EXERCISE AIM:
Copy nothing but the lines below running from the line containing "for root, leaf" through the line containing "obj.data.transform(world)", both end lines included.

--------------------------------

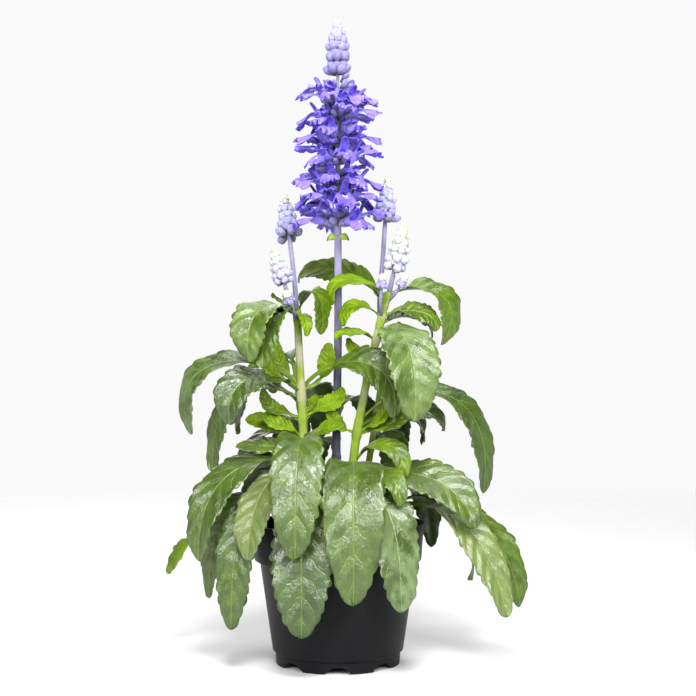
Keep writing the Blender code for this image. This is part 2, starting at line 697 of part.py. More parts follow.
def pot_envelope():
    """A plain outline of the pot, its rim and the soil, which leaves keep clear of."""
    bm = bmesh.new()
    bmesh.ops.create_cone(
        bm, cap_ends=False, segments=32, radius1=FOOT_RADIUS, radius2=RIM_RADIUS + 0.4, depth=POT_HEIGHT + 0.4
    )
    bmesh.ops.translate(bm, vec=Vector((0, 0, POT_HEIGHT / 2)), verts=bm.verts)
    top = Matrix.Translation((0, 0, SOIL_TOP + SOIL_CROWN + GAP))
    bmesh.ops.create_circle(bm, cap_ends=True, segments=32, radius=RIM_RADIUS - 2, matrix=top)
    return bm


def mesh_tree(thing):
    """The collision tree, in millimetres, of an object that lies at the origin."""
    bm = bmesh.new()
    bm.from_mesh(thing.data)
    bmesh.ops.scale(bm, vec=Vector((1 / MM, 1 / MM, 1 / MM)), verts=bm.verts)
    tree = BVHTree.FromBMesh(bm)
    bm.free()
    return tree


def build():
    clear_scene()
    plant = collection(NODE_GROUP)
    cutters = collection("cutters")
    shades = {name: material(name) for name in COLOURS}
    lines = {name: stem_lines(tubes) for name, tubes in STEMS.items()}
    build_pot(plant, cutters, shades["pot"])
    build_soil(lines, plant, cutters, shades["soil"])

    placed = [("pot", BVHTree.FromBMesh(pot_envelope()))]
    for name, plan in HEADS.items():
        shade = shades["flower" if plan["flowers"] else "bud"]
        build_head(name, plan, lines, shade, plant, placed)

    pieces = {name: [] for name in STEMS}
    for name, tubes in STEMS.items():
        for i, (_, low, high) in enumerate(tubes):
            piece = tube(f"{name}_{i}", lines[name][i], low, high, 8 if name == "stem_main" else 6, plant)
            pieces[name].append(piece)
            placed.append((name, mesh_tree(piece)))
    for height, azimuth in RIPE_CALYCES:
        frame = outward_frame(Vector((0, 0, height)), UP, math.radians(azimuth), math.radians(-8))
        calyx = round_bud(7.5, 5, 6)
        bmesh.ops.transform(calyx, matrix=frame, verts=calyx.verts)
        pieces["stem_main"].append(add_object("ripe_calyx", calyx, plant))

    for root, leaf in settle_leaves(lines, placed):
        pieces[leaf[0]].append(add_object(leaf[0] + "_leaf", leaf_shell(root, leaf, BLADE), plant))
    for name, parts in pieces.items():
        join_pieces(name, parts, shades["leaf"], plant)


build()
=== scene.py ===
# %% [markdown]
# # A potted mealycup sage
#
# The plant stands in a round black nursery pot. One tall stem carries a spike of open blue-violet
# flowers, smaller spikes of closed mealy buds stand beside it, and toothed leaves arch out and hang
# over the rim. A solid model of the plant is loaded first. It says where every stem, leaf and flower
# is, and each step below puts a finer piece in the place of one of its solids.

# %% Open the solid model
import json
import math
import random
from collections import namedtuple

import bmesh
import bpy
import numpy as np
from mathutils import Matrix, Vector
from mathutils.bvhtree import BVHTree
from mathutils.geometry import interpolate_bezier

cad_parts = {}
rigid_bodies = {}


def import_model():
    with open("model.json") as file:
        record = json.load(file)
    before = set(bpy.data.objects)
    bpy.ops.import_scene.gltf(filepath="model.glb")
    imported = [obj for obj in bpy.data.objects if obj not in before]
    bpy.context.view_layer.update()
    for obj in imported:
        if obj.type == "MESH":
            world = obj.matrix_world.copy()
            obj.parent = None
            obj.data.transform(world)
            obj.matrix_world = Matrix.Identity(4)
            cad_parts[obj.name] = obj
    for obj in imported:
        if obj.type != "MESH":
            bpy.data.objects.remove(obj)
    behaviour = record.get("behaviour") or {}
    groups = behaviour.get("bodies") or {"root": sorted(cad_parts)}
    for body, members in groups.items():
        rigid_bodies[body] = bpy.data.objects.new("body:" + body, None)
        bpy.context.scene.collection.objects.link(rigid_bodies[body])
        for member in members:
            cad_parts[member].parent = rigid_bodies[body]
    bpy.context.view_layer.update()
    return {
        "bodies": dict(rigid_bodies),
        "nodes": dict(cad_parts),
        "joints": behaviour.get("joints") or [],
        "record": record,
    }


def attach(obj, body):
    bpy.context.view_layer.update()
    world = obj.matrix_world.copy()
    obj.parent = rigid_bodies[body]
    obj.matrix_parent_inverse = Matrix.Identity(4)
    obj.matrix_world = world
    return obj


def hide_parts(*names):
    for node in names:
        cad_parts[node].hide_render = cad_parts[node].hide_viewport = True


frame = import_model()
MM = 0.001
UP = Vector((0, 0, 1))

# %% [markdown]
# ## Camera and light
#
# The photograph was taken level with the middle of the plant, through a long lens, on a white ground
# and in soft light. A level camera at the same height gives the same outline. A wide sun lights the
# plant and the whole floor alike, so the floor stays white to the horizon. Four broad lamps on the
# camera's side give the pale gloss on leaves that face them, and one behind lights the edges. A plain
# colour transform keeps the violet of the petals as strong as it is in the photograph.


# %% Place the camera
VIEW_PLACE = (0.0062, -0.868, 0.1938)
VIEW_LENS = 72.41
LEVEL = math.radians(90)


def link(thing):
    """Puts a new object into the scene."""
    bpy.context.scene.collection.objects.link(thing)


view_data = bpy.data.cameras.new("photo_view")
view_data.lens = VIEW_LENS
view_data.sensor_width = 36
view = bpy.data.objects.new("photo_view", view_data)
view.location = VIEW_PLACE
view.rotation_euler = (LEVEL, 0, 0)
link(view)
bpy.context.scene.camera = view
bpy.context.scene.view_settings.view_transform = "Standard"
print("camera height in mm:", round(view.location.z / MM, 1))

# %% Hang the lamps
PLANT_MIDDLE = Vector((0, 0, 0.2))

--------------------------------

EXERCISE ANSWER:
    for root, leaf in settle_leaves(lines, placed):
        pieces[leaf[0]].append(add_object(leaf[0] + "_leaf", leaf_shell(root, leaf, BLADE), plant))
    for name, parts in pieces.items():
        join_pieces(name, parts, shades["leaf"], plant)


build()
=== scene.py ===
# %% [markdown]
# # A potted mealycup sage
#
# The plant stands in a round black nursery pot. One tall stem carries a spike of open blue-violet
# flowers, smaller spikes of closed mealy buds stand beside it, and toothed leaves arch out and hang
# over the rim. A solid model of the plant is loaded first. It says where every stem, leaf and flower
# is, and each step below puts a finer piece in the place of one of its solids.

# %% Open the solid model
import json
import math
import random
from collections import namedtuple

import bmesh
import bpy
import numpy as np
from mathutils import Matrix, Vector
from mathutils.bvhtree import BVHTree
from mathutils.geometry import interpolate_bezier

cad_parts = {}
rigid_bodies = {}


def import_model():
    with open("model.json") as file:
        record = json.load(file)
    before = set(bpy.data.objects)
    bpy.ops.import_scene.gltf(filepath="model.glb")
    imported = [obj for obj in bpy.data.objects if obj not in before]
    bpy.context.view_layer.update()
    for obj in imported:
        if obj.type == "MESH":
            world = obj.matrix_world.copy()
            obj.parent = None
            obj.data.transform(world)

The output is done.